Both of these comments are in the month of January 2006.

Hawaii will be importing ethanol for the foreseeable future. The consumers will pay a premium to enrich Archer Daniels Midlands because of short-sighted government fiat.

The ethanol program needs to be put on hold until a Hawaii source of ethanol production can be developed, if we need to do it at all.

Otherwise the public will only pay inflated prices for gasohol imported from the Mainland, to the detriment of Hawaii consumers.

First quote here, second quote here.

One Response to “Ethanol Refineries are “Planned” or “In Development”?”

  1. Anonymous Says:

    There is no going back on ethanol. Save your breath. The legislators were told that they were putting Hawaii in a position where it would be exporting gasoline and importing ethanol forever, but no one listened. This was an environmental “motherhood and apple pie” issue. Sen. Morita, one of our most idealistic (“hydrogen economy”?) and short-sighted senators, just stayed on point with her save the planet, save the sugar industry rhetoric. Who was going to stand up and say, “Screw the planet and the sugar industry. This is Hawaii.”? No one.

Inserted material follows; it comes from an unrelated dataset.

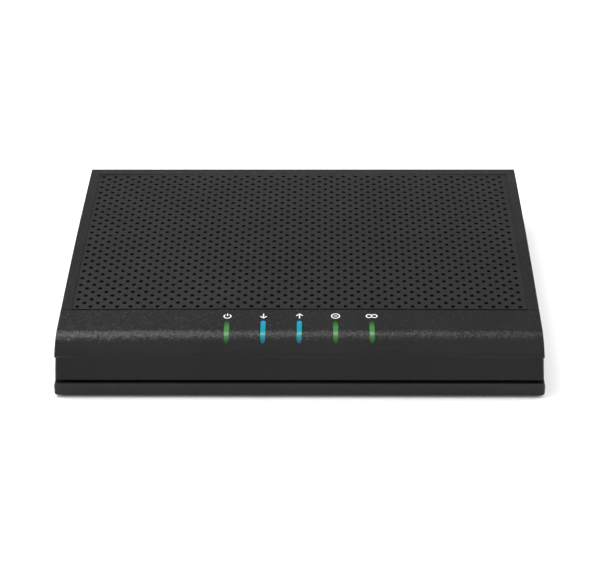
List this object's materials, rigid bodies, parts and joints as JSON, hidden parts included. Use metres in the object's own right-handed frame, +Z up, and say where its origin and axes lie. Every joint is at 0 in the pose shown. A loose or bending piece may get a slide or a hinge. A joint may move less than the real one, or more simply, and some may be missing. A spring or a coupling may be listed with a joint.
{
  "type": "cable modem",
  "caption": "Low rectangular cable modem with a crowned perforated top, a rounded front bezel with light pipes, a shadow groove, and rear coaxial, network and power sockets.",
  "frame": {"origin": "centre of the bounding box, at the underside of the rubber feet", "axes": "+X to the right seen from the front, +Y towards the rear panel, +Z up; the front bezel faces -Y"},
  "size_m": [0.18, 0.1456, 0.0252],
  "materials": {
    "housing": "black moulded plastic with a fine spark-eroded grain",
    "rear_panel": "black moulded plastic, smoother than the housing",
    "foot_rubber": "soft black rubber",
    "screw_steel": "zinc-plated",
    "pipe_green": "clear green light pipe, polished",
    "pipe_blue": "clear blue light pipe, polished",
    "white_plastic": "plain white plastic",
    "board_laminate": "green solder mask",
    "shield_tin": "tinned sheet",
    "chip_plastic": "black moulding compound",
    "thermal_pad": "grey silicone pad",
    "heat_sink": "extruded, anodised",
    "capacitor_sleeve": "heat-shrunk sleeve",
    "ferrite": "dark ferrite",
    "connector_metal": "nickel plating",
    "contact_gold": "gold-plated contact",
    "port_plastic": "black connector plastic"
  },
  "bodies": {
    "case": {"base_cover": "housing", "body_shell": "housing", "top_cover": "housing", "vent_panel": "housing", "front_bezel": "housing", "rear_panel": "rear_panel", "foot_front_left": "foot_rubber", "foot_rear_left": "foot_rubber", "foot_front_right": "foot_rubber", "foot_rear_right": "foot_rubber", "case_screw_front_left": "screw_steel", "case_screw_rear_left": "screw_steel", "case_screw_front_right": "screw_steel", "case_screw_rear_right": "screw_steel", "board_screw_front_left": "screw_steel", "board_screw_rear_left": "screw_steel", "board_screw_front_right": "screw_steel", "board_screw_rear_right": "screw_steel", "light_pipe_power": "pipe_green", "light_pipe_downstream": "pipe_blue", "light_pipe_upstream": "pipe_blue", "light_pipe_online": "pipe_green", "light_pipe_link": "pipe_green", "led_power": "white_plastic", "led_downstream": "white_plastic", "led_upstream": "white_plastic", "led_online": "white_plastic", "led_link": "white_plastic", "main_board": "board_laminate", "tuner_shield": "shield_tin", "modem_chip": "chip_plastic", "thermal_pad": "thermal_pad", "heat_sink": "heat_sink", "memory_chip": "chip_plastic", "flash_chip": "chip_plastic", "ethernet_transformer": "chip_plastic", "clock_crystal": "shield_tin", "filter_capacitor_a": "capacitor_sleeve", "filter_capacitor_b": "capacitor_sleeve", "filter_capacitor_c": "capacitor_sleeve", "power_inductor": "ferrite", "coax_body": "connector_metal", "coax_insulator": "white_plastic", "coax_contact": "contact_gold", "coax_washer": "connector_metal", "coax_nut": "connector_metal", "ethernet_jack": "port_plastic", "ethernet_contacts": "contact_gold", "power_jack": "port_plastic", "power_jack_pin": "connector_metal", "reset_switch": "port_plastic"},
    "reset_button": {"reset_plunger": "white_plastic"}
  },
  "joints": [
    {"name": "reset_press", "type": "slide", "parent": "case", "child": "reset_button", "axis": [0, -1, 0], "range_m": [0, 0.0003], "stiffness_N_per_m": 2000, "springref_m": -0.0005}
  ]
}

    The result is that the refiners have discovered that ethanol represents an opportunity to get octanes in an octane-short economy. As you may recall, the mainland went through an exercise with the dreaded octane-enhancer MTBE, now banned in many places, including Hawaii (where it never appeared anyway). But refiners have been octane-short for some time. So, although they opposed it, now that there are tax advantages for ethanol, it represents a cheaper and more plentiful source of octanes than anything else. With the entire industry in Hawaii spending $ millions to build new tanks and prepare to import and isolate gasohol from water, the investment is made and you are not going to find them wanting to just eat that investment. SO, it’s likely here to stay. In March, a huge cargo of ethanol is going to offload at Campbell so refiners can meet the April deadline.

    As far as helping the sugar industry, that is a joke. There are only two sugar companies left: Pioneer and G&R, both struggling. Democrats simply got them to say, “SURE! We’d be interested.” It was a no-brainer for Pioneer and G&R. But neither has a plan to actually build an ethanol plant, nor does either have enough acreage in sugar to make more than a drop in the bucket of ethanol. On top of which, the size plant they would ever build would be horribly inefficient and never able to compete with imported ethanol. But the big ethanol brokers (like the one who hired the lobbyists and romanced the sugar companies here) knew that all along. They also claimed they too would build ethanol plants all over Hawaii, eventually reaching the 45 million gallon capacity (50 by that time) required for 10% gasohol. Easy enough to claim, but also easy enough to back away from later, which is what we are now seeing. The bottom line is that some enterprising ethanol salesman has managed to snooker the State of Hawaii into buying 45 million gallons of ethanol per year it didn’t need.

    Chevron and Tesoro have made it clear that they are going to import 100% of their requirements for ethanol from one source, since it makes no sense to buy some here and some there. Even if Oahu, Maui and Kauai ever produce ethanol, Chevron and Tesoro will still use their imported ethanol to those markets, because it is going to be blended into the gasoline right at the Oahu refineries. SO, the only two sugar companies likely to produce ethanol know that they will be faced with exporting it to markets in competition with other sources, like Brazil. How do you think those economics look? Want to bet on whether anyone ever builds an ethanol plant?

    What we CAN do is use the ethanol issue to expose some of the idiots at the square building. The numbers were painfully obvious when they were considering this. One speaker at a hearing had calculated that if ALL the sugar plantations that had EVER existed in Hawaii were still here, and if they ALL built ethanol plants and committed 100% of their acreage to sugar for ethanol, they would produce something like 35% of Hawaii’s ethanol requirement. HELLO! I think the best estimates of Pioneer and G&R amounted to something like 4 million gallons (less than 10% of the requirement). Not to mention the fact that it takes fossil fuel energy to produce ethanol. Suppliers would LOVE to sell the diesel that Pioneer and G&R would use to produce ethanol. Legislators who supported this law should be defeated in the next election. They are generally the same ones who supported Gas Cap, divorcement, rent controls and other foolish economic sanctions. They need to learn that when they start tinkering with market economics, they are going to get burned.